2. Arsa niteliğindeki taşınmaza 2942 sayılı Kanun'un 11 inci maddesinin birinci fıkrasının (g) bendi uyarınca emsal karşılaştırması yapılarak değer biçilmesine ve alınan rapor uyarınca davacı hissesine düşen bedelinin davalı idareden tahsiline karar verilmesinde bir isabetsizlik görülmemiştir.

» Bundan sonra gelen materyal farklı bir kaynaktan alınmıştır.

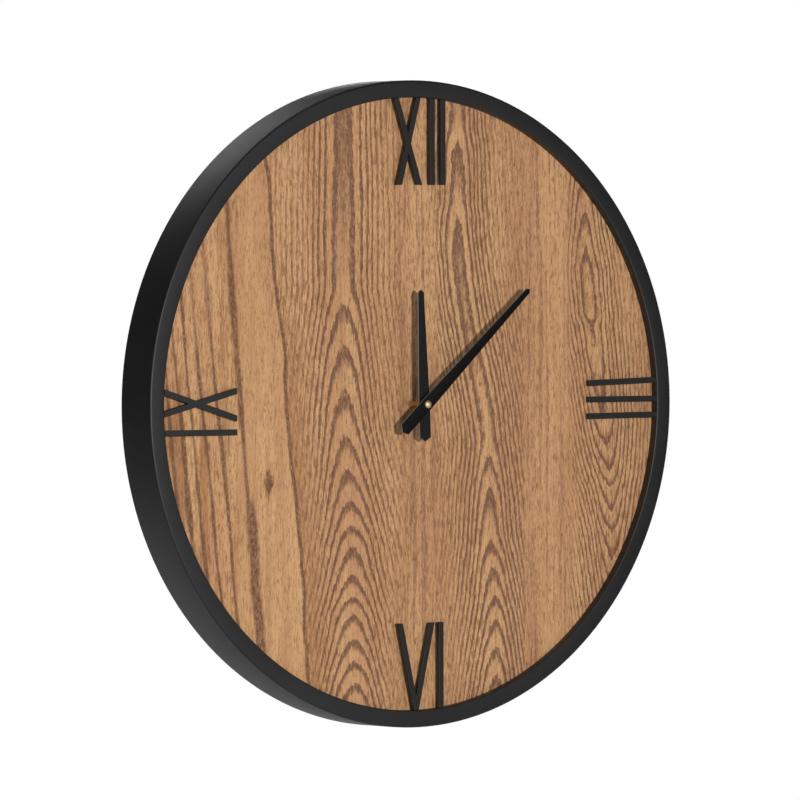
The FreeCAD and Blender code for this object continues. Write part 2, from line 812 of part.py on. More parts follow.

3. Temyizen incelenen mahkeme kararının bozmaya uygun olduğu, kararda ve kararın gerekçesinde hukuk kurallarının somut olaya uygulanmasında bir isabetsizlik bulunmadığı, bozma ile kesinleşen ve karşı taraf yararına kazanılmış hak durumunu oluşturan yönlerin ise yeniden incelenmesine hukukça imkân bulunmadığı anlaşılmakla, ileri sürülen temyiz nedenleri kararın bozulmasını gerektirecek nitelikte görülmemiştir.

VII. KARAR

Açıklanan sebeplerle;

A. Davalı idare vekilinin Ecrimisil Bedeline İlişkin Temyizi Yönünden;

Davalı idare vekilinin temyiz dilekçesinin miktar yönünden REDDİNE,

B. Davalı idare vekilinin Tazminat Bedeline İlişkin Temyizi Yönünden;

Davalı idare vekilinin yerinde görülmeyen tüm temyiz itirazlarının reddi ile usul ve kanuna uygun olan kararın ONANMASINA,

Davalı idare harçtan muaf olduğundan harç alınmamasına,

13.11.2023 tarihinde oy birliğiyle karar verildi.